_Objective:_
Print exactly the part opening with the line containing "box = piece.bounding_box()" and closing with the line containing "from mathutils import Euler, Matrix, Vector", with both of those lines included.

_Data shown:_
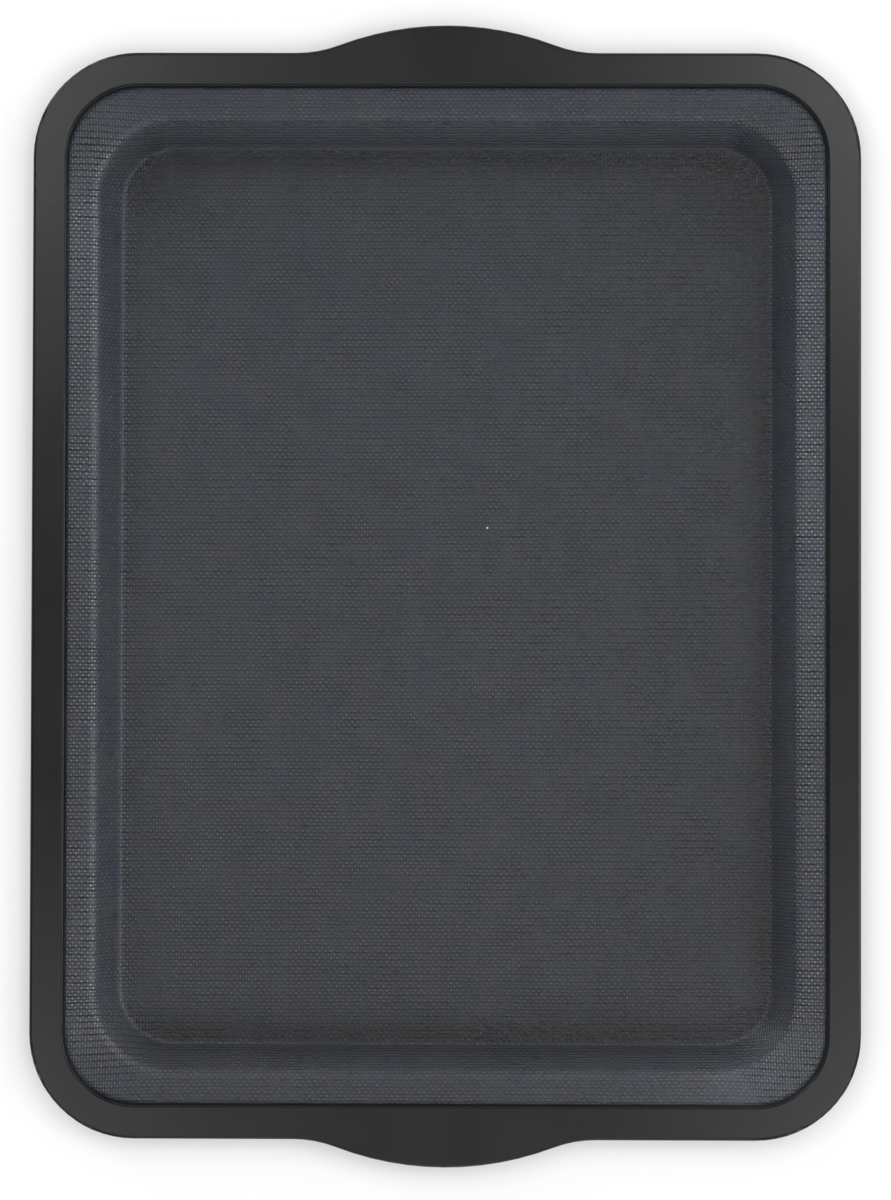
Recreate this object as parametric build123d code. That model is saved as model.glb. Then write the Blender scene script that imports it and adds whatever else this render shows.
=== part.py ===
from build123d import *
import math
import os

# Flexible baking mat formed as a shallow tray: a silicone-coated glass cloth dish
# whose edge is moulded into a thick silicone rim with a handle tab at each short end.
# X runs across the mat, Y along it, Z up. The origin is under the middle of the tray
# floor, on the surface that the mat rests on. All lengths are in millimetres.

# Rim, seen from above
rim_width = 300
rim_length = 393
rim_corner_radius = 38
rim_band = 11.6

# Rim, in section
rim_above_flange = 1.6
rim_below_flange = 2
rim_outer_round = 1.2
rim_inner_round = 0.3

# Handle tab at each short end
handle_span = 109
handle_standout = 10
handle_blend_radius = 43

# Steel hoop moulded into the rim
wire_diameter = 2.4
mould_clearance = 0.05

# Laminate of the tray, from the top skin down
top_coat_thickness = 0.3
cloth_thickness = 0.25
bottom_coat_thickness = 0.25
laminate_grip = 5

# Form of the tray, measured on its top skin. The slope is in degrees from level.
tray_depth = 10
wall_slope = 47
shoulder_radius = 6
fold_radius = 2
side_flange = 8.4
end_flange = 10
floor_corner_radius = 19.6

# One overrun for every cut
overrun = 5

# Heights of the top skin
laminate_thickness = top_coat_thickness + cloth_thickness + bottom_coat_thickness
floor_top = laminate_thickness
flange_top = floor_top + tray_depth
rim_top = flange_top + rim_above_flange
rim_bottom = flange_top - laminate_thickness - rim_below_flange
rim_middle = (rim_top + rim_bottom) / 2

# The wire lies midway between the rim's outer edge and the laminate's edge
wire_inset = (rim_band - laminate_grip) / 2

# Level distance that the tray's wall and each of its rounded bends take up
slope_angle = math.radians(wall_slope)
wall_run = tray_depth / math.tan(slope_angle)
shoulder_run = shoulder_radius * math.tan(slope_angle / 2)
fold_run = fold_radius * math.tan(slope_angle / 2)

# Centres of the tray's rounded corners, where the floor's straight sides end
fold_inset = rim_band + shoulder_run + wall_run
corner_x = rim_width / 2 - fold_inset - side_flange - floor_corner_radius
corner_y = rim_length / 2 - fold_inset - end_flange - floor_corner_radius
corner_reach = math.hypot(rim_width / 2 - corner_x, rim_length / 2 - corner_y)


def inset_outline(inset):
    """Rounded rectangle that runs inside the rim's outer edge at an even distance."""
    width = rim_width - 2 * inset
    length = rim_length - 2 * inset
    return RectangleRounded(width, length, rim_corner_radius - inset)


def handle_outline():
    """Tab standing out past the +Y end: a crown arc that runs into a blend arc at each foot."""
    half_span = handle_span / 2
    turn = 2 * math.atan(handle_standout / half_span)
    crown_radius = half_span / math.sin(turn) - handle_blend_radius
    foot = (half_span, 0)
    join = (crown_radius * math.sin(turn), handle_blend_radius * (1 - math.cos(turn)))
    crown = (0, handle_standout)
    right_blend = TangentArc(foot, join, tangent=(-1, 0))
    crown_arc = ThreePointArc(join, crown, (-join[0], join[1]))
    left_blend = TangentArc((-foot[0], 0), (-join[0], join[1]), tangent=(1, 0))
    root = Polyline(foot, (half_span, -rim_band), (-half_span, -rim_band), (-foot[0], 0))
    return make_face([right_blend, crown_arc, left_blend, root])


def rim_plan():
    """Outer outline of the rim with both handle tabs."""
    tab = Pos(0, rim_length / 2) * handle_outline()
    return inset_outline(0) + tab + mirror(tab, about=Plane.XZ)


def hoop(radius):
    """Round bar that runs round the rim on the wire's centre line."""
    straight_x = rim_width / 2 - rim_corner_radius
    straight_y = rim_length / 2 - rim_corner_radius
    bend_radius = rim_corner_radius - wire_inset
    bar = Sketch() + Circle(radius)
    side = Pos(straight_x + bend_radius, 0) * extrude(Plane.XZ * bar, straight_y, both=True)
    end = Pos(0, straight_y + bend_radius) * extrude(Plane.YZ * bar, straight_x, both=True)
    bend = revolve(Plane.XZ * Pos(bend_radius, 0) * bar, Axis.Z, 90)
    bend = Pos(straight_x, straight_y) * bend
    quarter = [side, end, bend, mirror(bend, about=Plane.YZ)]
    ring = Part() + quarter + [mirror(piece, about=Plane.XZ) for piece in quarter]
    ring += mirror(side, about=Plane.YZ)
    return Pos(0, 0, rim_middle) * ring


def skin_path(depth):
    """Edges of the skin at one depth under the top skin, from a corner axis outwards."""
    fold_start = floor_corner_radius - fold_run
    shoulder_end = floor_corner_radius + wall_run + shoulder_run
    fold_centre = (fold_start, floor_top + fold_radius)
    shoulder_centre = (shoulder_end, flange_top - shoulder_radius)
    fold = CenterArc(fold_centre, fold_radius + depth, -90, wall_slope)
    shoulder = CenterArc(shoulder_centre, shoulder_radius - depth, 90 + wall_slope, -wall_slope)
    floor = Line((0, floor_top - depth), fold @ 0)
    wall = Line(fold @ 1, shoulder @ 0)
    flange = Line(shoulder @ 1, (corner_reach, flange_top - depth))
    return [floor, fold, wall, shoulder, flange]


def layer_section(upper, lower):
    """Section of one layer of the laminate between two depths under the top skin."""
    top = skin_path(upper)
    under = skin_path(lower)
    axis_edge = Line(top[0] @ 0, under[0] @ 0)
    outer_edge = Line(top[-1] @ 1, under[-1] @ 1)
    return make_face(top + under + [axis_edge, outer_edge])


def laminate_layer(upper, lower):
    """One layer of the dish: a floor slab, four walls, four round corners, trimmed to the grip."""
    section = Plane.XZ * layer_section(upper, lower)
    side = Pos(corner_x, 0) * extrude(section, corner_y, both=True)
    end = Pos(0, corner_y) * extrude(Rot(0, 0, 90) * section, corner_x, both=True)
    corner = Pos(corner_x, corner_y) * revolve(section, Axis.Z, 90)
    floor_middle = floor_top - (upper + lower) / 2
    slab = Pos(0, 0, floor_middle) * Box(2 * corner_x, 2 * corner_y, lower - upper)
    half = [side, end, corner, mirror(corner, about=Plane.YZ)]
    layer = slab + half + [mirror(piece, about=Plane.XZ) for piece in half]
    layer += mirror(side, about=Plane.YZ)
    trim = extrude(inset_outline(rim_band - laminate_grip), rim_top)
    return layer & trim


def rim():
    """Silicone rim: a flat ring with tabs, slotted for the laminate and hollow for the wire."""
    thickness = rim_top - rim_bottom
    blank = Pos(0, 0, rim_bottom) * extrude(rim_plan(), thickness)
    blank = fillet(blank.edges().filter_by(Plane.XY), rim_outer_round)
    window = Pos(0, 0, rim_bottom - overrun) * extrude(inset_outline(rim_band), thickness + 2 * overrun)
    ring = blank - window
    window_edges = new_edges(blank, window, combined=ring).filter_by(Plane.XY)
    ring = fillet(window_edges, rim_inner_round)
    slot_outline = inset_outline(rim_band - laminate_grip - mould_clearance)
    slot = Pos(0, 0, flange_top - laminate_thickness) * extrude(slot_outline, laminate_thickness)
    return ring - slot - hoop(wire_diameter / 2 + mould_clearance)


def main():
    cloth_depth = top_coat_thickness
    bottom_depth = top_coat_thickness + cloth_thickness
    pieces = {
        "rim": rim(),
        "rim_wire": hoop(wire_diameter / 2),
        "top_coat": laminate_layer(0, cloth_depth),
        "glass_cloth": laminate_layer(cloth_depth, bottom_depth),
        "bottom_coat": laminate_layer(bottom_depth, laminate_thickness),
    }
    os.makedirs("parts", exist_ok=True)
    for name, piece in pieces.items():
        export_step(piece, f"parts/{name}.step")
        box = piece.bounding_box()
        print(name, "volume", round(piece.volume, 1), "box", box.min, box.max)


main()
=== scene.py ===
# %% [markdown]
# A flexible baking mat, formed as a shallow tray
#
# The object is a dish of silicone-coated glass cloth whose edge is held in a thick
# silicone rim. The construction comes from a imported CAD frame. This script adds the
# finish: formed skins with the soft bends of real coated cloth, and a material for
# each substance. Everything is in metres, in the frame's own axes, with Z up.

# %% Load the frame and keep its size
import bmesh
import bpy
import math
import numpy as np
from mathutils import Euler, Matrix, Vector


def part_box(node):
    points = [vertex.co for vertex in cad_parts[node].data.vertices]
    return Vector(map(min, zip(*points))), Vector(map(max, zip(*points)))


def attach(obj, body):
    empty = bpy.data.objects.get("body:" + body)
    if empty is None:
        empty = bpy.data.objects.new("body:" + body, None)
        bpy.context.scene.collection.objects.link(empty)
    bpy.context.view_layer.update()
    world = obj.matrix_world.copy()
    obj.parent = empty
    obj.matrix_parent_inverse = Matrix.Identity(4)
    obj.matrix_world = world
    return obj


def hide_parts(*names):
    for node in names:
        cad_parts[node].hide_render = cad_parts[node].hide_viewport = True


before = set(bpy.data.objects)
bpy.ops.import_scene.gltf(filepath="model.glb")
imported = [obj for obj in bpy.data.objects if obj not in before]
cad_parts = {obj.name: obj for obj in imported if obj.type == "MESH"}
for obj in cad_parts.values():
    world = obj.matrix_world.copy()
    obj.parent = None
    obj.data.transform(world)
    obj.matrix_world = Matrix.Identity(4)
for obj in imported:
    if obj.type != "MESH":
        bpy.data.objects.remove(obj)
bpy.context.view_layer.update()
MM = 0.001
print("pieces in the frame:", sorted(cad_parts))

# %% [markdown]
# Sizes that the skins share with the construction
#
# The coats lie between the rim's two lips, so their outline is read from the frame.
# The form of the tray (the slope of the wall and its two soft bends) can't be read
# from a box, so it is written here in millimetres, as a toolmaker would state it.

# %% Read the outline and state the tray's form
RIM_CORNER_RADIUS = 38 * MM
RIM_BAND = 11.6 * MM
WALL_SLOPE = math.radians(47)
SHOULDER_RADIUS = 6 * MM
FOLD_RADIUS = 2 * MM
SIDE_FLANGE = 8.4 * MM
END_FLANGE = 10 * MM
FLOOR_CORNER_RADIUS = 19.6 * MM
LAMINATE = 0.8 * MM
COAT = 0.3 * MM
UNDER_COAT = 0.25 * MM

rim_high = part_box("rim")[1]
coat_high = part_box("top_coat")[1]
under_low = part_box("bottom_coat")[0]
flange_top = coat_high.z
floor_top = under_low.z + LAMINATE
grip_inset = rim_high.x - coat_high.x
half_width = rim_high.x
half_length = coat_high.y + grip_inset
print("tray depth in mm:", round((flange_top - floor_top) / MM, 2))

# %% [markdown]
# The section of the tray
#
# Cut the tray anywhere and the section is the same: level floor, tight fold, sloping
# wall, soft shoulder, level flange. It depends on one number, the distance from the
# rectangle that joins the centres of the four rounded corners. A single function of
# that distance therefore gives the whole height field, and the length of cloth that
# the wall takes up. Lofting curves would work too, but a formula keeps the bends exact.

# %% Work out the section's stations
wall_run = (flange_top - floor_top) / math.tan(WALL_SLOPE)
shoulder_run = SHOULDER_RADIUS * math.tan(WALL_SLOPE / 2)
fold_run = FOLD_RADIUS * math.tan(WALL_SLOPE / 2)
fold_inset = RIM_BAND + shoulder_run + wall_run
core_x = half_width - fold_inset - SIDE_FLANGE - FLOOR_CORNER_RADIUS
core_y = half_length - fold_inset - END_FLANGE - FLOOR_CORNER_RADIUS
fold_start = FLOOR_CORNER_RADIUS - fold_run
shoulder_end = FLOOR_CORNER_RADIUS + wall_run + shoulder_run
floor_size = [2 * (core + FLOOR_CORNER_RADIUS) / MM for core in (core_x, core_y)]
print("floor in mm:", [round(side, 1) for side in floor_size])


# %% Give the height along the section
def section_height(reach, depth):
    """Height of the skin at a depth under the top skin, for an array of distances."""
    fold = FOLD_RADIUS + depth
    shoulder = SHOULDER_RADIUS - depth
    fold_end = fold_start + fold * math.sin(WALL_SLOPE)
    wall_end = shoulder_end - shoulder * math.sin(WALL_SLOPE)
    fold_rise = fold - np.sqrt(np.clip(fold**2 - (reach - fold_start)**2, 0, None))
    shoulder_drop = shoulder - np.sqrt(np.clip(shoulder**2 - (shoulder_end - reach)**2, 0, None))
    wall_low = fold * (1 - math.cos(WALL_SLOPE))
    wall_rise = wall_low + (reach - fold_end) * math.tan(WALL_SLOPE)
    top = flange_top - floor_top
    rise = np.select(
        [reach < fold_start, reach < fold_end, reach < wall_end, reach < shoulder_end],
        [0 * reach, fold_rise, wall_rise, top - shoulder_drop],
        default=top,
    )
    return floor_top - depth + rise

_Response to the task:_
        box = piece.bounding_box()
        print(name, "volume", round(piece.volume, 1), "box", box.min, box.max)


main()
=== scene.py ===
# %% [markdown]
# A flexible baking mat, formed as a shallow tray
#
# The object is a dish of silicone-coated glass cloth whose edge is held in a thick
# silicone rim. The construction comes from a imported CAD frame. This script adds the
# finish: formed skins with the soft bends of real coated cloth, and a material for
# each substance. Everything is in metres, in the frame's own axes, with Z up.

# %% Load the frame and keep its size
import bmesh
import bpy
import math
import numpy as np
from mathutils import Euler, Matrix, Vector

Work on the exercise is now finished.